Ordered and Reliable Multicast Communication (Thesis)
Report ID: TR-312-91Author: Spauster, Annemarie
Date: 1991-06-00
Pages: 129
Download Formats: |PDF|
Abstract:
Multicasting (sending a message to a subset of sites in a network) has become a popular mechanism for interprocess communication in distributed systems. Many applications (e.g., distributed databases) require that a message be transmitted to multiple processes. One indisputably desirable quality of any type of message transmission is reliability. A message that is sent from process A to process B should indeed arrive. Even better, it should arrive within a reasonable amount of time. For distributed applications, it is also often desirable for multidestination messages to arrive at the destination processes in a consistent order.
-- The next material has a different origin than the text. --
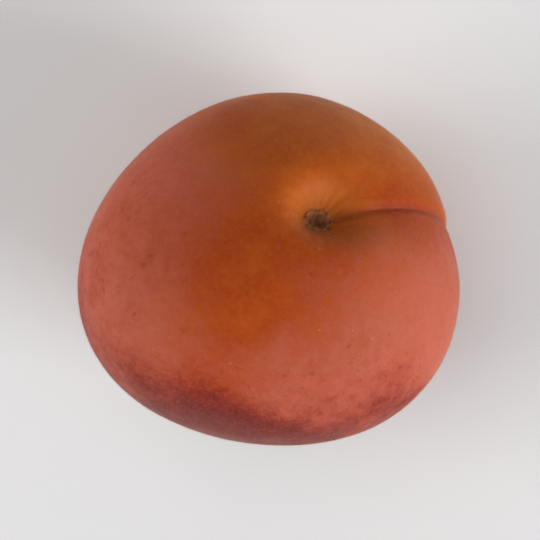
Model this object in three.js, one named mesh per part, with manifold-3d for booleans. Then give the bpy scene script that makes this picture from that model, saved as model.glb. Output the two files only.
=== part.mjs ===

In a database application, if update requests are headed to two destinations with copies of the data, delivering the requests in the same order at both destinations helps maintain consistency. This is just one example of how consistent message delivery simplifies distributed applications. In this thesis, we consider enhancing multicast communication by providing ordering and reliability properties. We present an algorithm, the propagation graph algorithm, that guarantees a strong ordering property: multiple group ordering. Experimental analysis of the propagation graph technique demonstrates that it is efficient compared to other solutions and exhibits a clear load/delay tradeoff. We also present several types of reliability that multicast ordering algorithms can provide. We address how to achieve these types of reliability with the propagation graph algorithm. Further, we clarify the issue of reliability by presenting a formal model of message ordering and by presenting formal definitions of reliability properties. These properties are then applied to the propagation graph solution.